┌──

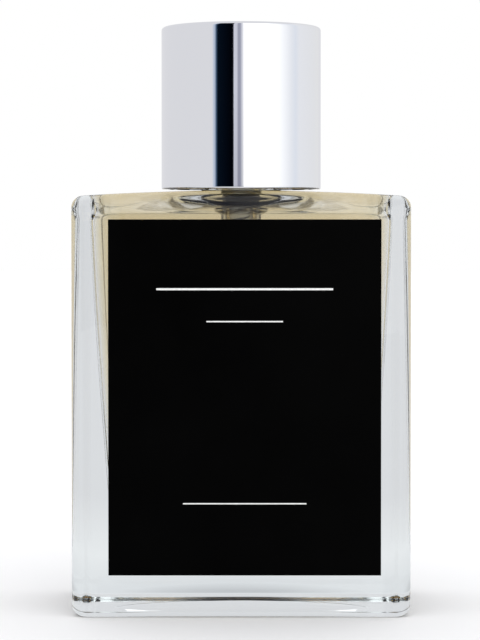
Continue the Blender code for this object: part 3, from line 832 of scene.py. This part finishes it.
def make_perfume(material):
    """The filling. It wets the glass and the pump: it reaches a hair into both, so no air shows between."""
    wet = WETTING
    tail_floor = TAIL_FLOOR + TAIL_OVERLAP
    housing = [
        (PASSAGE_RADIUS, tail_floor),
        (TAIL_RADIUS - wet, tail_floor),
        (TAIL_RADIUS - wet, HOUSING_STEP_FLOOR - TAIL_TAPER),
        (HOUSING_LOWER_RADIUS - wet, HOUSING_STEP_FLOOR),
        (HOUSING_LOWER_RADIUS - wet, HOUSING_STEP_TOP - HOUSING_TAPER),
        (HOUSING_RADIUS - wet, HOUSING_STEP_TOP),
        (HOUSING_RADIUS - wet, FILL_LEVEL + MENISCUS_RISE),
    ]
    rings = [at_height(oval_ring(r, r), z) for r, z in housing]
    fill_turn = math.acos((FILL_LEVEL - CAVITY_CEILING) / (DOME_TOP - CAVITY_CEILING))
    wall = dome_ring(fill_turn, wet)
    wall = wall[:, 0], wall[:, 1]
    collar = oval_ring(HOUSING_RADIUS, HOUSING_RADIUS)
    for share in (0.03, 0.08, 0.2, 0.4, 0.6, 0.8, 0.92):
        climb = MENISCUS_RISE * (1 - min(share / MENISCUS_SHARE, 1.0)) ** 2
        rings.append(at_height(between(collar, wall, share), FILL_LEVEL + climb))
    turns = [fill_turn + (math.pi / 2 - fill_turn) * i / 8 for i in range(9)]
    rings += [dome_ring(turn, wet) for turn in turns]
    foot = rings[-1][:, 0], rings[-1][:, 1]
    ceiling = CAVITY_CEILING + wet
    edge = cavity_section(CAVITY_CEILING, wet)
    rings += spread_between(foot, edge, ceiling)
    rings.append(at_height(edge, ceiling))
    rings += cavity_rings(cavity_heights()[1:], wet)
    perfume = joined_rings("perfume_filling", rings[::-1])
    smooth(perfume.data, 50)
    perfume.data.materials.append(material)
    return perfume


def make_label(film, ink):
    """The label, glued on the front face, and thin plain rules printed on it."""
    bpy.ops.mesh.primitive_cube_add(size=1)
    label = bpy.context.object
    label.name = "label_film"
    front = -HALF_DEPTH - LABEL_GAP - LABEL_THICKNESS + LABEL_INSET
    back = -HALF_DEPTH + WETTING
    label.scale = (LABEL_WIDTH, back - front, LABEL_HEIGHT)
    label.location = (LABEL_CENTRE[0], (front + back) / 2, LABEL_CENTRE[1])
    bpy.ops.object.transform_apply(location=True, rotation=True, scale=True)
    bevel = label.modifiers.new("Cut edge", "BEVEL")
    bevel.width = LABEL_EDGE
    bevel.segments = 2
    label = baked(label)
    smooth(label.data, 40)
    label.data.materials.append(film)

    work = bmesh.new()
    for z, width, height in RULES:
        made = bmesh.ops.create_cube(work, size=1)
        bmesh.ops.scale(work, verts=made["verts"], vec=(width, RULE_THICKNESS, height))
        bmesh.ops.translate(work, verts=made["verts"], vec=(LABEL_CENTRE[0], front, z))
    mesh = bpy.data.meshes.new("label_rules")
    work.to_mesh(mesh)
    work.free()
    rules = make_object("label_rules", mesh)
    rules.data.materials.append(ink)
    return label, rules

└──

_What is needed_
Reproduce only the lines from the top of the material through the one bearing "return perfume", each exactly as it stands.

_Full response_
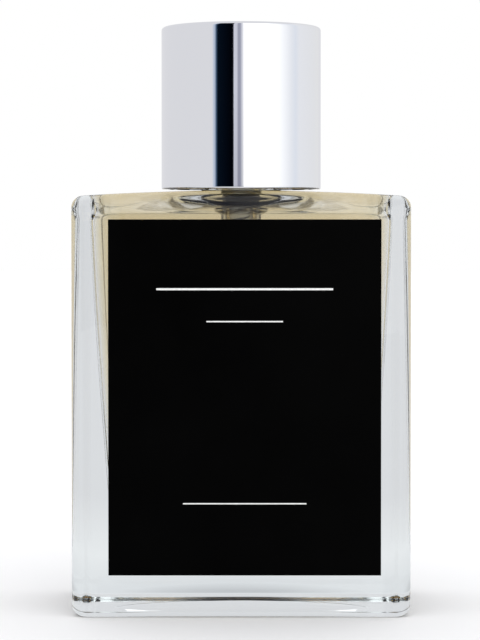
Continue the Blender code for this object: part 3, from line 832 of scene.py. This part finishes it.
def make_perfume(material):
    """The filling. It wets the glass and the pump: it reaches a hair into both, so no air shows between."""
    wet = WETTING
    tail_floor = TAIL_FLOOR + TAIL_OVERLAP
    housing = [
        (PASSAGE_RADIUS, tail_floor),
        (TAIL_RADIUS - wet, tail_floor),
        (TAIL_RADIUS - wet, HOUSING_STEP_FLOOR - TAIL_TAPER),
        (HOUSING_LOWER_RADIUS - wet, HOUSING_STEP_FLOOR),
        (HOUSING_LOWER_RADIUS - wet, HOUSING_STEP_TOP - HOUSING_TAPER),
        (HOUSING_RADIUS - wet, HOUSING_STEP_TOP),
        (HOUSING_RADIUS - wet, FILL_LEVEL + MENISCUS_RISE),
    ]
    rings = [at_height(oval_ring(r, r), z) for r, z in housing]
    fill_turn = math.acos((FILL_LEVEL - CAVITY_CEILING) / (DOME_TOP - CAVITY_CEILING))
    wall = dome_ring(fill_turn, wet)
    wall = wall[:, 0], wall[:, 1]
    collar = oval_ring(HOUSING_RADIUS, HOUSING_RADIUS)
    for share in (0.03, 0.08, 0.2, 0.4, 0.6, 0.8, 0.92):
        climb = MENISCUS_RISE * (1 - min(share / MENISCUS_SHARE, 1.0)) ** 2
        rings.append(at_height(between(collar, wall, share), FILL_LEVEL + climb))
    turns = [fill_turn + (math.pi / 2 - fill_turn) * i / 8 for i in range(9)]
    rings += [dome_ring(turn, wet) for turn in turns]
    foot = rings[-1][:, 0], rings[-1][:, 1]
    ceiling = CAVITY_CEILING + wet
    edge = cavity_section(CAVITY_CEILING, wet)
    rings += spread_between(foot, edge, ceiling)
    rings.append(at_height(edge, ceiling))
    rings += cavity_rings(cavity_heights()[1:], wet)
    perfume = joined_rings("perfume_filling", rings[::-1])
    smooth(perfume.data, 50)
    perfume.data.materials.append(material)
    return perfume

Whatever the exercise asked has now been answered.